Apples are a must when making any fall dessert. They are so soft and juicy when baked, and their tart flavor pairs perfectly with warm spices! Apple galette, tart, and cobbler are more rustic desserts to try out this fall!
Cinnamon Apple Streusel Muffin Recipe
As much as I love some pumpkin, I think apple recipes are highly underrated for fall. Apple is king in my book. The way the tart, sweet flavor of apple blends with cinnamon and nutmeg is so delicious. It’s a classic pairing! Then, put it in muffin form and you have a seriously tasty treat on your hands. My caramel apple cupcakes have been a favorite at our house recently, but I think these apple streusel muffins are just as good, if not better! Topping the muffins with streusel makes them taste like little pastries. It’s all the buttery goodness that you need in your life right now. They are absolute perfection!
Take them to a potluck. Serve them at a birthday party. Have them with coffee. These tasty muffins will shine no matter the occasion! When I pull these out of my oven, 1- the smell is to die for, and 2- it is beyond difficult not to gobble one up in all of its steamy, warm goodness. Whether you choose to eat them as-is or with a little cinnamon honey butter inside, you’re going to love how perfectly sweet and moist these are. They’re the perfect dessert or breakfast, honestly, and I haven’t been able to get enough! These apple streusel muffins are soft, sweet, and ready to please. Just the kind of thing your family will go crazy over!
Ingredients for Apple Streusel Muffins
Don’t let the hefty ingredient list fool you, these are all things you have in your pantry right now! The key here is just to use the freshest apples possible. Looking for measurements? You can find them in the recipe card below!

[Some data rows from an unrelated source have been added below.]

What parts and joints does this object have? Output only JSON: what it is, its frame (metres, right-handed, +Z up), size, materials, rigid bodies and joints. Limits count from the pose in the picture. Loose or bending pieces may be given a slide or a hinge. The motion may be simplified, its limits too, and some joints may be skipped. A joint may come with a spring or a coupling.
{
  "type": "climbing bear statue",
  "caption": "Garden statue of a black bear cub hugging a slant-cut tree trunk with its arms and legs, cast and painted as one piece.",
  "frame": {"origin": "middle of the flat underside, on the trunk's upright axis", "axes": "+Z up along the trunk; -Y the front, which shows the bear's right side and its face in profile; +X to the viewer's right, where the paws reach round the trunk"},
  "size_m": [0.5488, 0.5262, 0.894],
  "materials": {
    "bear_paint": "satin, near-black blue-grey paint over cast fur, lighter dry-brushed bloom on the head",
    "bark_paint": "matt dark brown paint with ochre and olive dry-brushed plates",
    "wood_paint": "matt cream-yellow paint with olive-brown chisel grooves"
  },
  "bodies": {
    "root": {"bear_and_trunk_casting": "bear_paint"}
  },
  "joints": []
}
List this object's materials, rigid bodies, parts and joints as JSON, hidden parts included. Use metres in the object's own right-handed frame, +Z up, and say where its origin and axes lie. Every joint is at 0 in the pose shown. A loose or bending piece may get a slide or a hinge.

Eggs: Eggs are used as a binding agent and to add moisture.
Sour Cream: This is the secret ingredient for getting your muffins as moist as possible! It bumps up the fat content in your batter. It also adds a hint of a tangy flavor which I find to be delicious!
Butter: I use unsalted, melted butter in this recipe. Because of the added fat content, it helps to keep your muffins moist. It also adds a tasty rich flavor!
Granulated Sugar: This is what’s going to make your muffins perfectly sweet. It melts down to create the perfect texture during the baking process!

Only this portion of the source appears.